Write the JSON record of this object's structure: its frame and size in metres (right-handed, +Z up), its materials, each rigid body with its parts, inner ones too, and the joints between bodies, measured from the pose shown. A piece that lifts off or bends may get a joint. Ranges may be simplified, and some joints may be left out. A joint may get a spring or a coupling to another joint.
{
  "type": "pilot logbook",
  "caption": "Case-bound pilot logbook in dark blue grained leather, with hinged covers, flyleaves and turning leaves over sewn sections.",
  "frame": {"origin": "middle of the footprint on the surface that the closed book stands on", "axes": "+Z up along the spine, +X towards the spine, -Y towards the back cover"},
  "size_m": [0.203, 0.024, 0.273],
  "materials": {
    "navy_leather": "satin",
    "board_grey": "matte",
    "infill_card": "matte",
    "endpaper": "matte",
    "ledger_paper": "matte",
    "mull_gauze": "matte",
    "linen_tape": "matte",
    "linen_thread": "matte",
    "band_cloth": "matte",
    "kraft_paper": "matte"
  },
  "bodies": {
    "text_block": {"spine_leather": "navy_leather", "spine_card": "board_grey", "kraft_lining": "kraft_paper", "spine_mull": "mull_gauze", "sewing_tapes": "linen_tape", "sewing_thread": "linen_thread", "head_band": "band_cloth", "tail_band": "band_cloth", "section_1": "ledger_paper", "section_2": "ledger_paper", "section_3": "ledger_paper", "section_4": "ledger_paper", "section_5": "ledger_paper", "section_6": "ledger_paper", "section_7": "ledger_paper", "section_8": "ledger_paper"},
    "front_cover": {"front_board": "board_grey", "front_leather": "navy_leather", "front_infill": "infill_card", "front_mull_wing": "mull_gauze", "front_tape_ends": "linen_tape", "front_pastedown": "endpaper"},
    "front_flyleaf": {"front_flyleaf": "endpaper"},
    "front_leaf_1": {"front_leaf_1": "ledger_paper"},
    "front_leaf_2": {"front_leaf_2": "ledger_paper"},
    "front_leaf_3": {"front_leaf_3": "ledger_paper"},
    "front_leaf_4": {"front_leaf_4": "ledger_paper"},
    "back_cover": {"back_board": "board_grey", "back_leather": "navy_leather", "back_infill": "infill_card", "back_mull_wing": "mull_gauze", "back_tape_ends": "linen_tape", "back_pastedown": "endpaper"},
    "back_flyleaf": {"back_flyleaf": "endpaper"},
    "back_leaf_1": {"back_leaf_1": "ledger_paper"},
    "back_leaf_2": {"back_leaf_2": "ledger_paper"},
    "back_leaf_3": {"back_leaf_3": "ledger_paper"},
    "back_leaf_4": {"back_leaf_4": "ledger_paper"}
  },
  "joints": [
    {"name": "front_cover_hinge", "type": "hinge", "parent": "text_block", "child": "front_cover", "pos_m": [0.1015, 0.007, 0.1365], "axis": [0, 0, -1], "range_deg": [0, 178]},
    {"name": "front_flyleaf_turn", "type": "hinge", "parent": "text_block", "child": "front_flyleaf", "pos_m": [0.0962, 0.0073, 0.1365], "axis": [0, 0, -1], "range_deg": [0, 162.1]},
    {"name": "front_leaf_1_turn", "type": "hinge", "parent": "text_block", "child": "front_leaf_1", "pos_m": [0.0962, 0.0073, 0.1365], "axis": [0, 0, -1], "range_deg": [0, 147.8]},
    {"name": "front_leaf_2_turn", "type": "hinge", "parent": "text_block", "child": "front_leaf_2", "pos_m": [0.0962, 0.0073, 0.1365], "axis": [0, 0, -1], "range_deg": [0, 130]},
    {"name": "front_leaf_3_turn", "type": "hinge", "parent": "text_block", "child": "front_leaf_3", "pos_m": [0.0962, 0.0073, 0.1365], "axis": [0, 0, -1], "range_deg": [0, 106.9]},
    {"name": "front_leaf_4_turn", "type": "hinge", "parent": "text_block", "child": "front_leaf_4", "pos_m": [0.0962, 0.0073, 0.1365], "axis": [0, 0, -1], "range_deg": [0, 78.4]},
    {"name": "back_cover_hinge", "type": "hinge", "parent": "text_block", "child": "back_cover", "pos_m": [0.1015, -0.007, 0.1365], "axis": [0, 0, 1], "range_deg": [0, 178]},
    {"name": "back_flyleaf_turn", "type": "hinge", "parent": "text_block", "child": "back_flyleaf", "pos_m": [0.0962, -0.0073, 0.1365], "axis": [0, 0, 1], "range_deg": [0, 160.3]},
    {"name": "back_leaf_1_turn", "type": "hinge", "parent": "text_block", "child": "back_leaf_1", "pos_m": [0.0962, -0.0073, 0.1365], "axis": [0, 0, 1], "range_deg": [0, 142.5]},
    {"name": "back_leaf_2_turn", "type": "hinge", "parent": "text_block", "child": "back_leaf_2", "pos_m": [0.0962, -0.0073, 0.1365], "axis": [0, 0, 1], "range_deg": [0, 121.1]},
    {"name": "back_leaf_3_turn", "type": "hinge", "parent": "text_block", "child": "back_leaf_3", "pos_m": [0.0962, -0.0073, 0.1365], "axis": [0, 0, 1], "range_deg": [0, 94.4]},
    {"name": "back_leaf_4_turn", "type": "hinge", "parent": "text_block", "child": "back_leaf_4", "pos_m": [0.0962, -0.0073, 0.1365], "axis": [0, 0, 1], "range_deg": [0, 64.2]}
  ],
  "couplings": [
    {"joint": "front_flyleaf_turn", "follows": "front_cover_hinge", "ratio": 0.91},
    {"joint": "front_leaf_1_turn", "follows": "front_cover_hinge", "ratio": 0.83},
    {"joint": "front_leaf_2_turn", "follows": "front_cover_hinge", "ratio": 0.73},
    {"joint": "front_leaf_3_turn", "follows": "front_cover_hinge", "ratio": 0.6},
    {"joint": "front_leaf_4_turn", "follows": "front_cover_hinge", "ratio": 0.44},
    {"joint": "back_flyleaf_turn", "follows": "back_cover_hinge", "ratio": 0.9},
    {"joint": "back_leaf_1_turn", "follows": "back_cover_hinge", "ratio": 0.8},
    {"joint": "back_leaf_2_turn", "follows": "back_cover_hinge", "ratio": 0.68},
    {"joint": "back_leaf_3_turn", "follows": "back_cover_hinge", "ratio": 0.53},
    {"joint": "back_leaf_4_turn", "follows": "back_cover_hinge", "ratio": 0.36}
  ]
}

◇ ◇ ◇

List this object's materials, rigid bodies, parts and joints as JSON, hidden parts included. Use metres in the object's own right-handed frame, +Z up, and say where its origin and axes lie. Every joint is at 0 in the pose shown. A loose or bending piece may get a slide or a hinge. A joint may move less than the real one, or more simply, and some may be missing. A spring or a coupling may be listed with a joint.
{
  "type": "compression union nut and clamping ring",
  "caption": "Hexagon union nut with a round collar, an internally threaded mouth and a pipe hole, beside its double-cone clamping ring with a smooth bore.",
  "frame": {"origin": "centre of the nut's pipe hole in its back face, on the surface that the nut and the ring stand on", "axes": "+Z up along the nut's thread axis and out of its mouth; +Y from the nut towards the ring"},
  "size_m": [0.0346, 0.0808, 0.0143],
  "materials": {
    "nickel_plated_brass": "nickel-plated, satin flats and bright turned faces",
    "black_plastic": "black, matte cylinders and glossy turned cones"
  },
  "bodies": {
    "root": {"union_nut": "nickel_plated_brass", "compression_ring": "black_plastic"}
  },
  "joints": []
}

◇ ◇ ◇

TASK GOAL —
Copy each line containing the word "that" from the data.

EXERCISE ANSWER —
Write the JSON record of this object's structure: its frame and size in metres (right-handed, +Z up), its materials, each rigid body with its parts, inner ones too, and the joints between bodies, measured from the pose shown. A piece that lifts off or bends may get a joint. Ranges may be simplified, and some joints may be left out. A joint may get a spring or a coupling to another joint.
  "frame": {"origin": "middle of the footprint on the surface that the closed book stands on", "axes": "+Z up along the spine, +X towards the spine, -Y towards the back cover"},
  "frame": {"origin": "centre of the nut's pipe hole in its back face, on the surface that the nut and the ring stand on", "axes": "+Z up along the nut's thread axis and out of its mouth; +Y from the nut towards the ring"},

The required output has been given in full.